We were contemplating the possibility that one of the great forces in cricket, the makers of magic, the most cunning, artful spinners, batsmen of sublime timing and artistry, were signalling they no longer had the ambition or the heart to play the game they had so recently mastered.

These were maybe excessively bleak thoughts on a dark day south of the river. But then you didn't experience the opening over of R P Singh.
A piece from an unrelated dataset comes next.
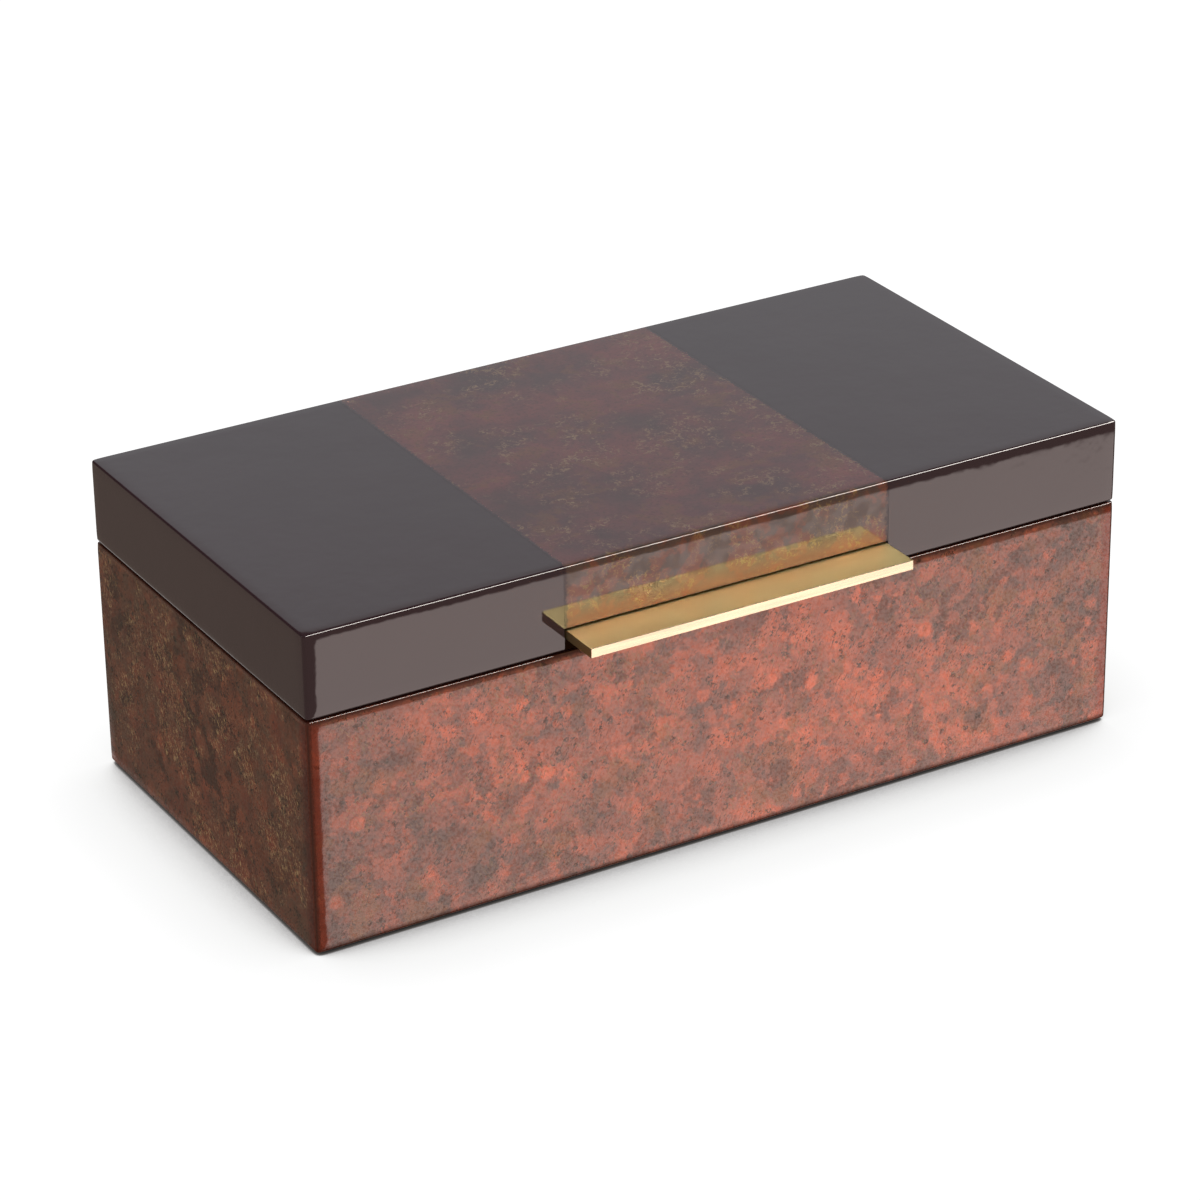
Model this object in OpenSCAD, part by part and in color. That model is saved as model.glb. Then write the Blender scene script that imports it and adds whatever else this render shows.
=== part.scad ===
// Lacquered lidded box with an inlaid band, a brass bar pull and stop hinges.
//
// Millimetres, +Z up. X runs along the front, and Y from the front (-Y) to the
// hinged back (+Y). The origin is on the table, under the middle of the case.
//
// The case and the lid are each four mitred sides with loose tongues in the
// mitres. A floor panel and a top panel lie in rebates. A veneer band is let in
// flush over the lid, a flat brass bar is mortised into its front rail, and two
// brass hinges with bevelled tails stop the lid a little past upright.

/* [Overall] */
// Length of the box along its front
box_w = 300; // [240:5:420]
// Depth of the box from front to back
box_d = 151; // [110:1:260]
// Height of the case walls
case_h = 80.5; // [50:0.5:160]
// Height of the lid
lid_h = 28.7; // [25:0.1:60]
// Shadow gap between the case and the closed lid
seam_gap = 0.8; // [0.7:0.05:1.2]

/* [Carcass] */
// Thickness of the case walls and of the lid rails
wall_t = 10; // [9:0.5:14]
// Radius of the upright corners, seen from above
corner_r = 2; // [1:0.25:4]
// Radius of the edge round the top of the lid
top_edge_r = 1; // [0.5:0.1:2]
// Radius of the lower outer edge of the lid
lid_rim_r = 1.5; // [0.5:0.1:2]
// Radius of the upper outer edge of the case
case_rim_r = 0.8; // [0.4:0.1:1.5]
// Radius of the lower outer edge of the case
foot_edge_r = 2; // [1:0.25:3]
// Thickness of the floor panel
floor_t = 6; // [4:0.5:9]
// Thickness of the lid's top panel
panel_t = 6; // [4:0.5:8]
// Depth of the rebates that hold the two panels
rebate_d = 5; // [3:0.5:6]

/* [Mitre tongues] */
// Thickness of the loose tongues
tongue_t = 3; // [2:0.25:3.5]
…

How the action unfolded on day one

11.00: Start

England, unchanged from Edgbaston, win the toss and choose to bat first. India replace the injured Praveen Kumar, their star bowler, with left-armer R P Singh.

11.17: Not out 7-0

A full, swinging delivery from R P Singh hits Cook on the back thigh. Umpire Taufel turns down the Indian appeal. Hawk-Eye shows the ball was high.

11.53: Boundary 37-0

Cook, at his watchful best so far, finally loosens his limbs and steps back to brutally cut a short and wide delivery from RP Singh through point for four runs.

12.15: Chin music 48-0

Strauss, untroubled so far, fails to take evasive action from a Sharma bouncer and is struck on the helmet. Strauss looks unperturbed and calls for a replacement.

12.17: Landmark 50-0

Cook drives past Sreesanth for two, bringing up the opening pair's fifty partnership off 92 deliveries. The pair have accumulated runs steadily.

12.49: Four ball 69-0

Poor bowling from R P Singh allows Strauss to hit a leg-stump half-volley through the unguarded mid-wicket region for an easy four runs. India are missing Kumar.

13.00: Lunch 75-0

England reach the interval with only the loss of a helmet. The Indian attack offered little and England's openers enjoyed a straight-forward morning session.

13.31: Rain arrives 75-0

The interval is extended indefinitely as the forecasted rain arrives. Umbrellas go up around The Oval, while the groundstaff hastily apply the covers.

17.02: Close of play 75-0

Play is abandoned for the day minutes before a scheduled inspection. A frustrating afternoon for England who looked entirely at ease during the opening session.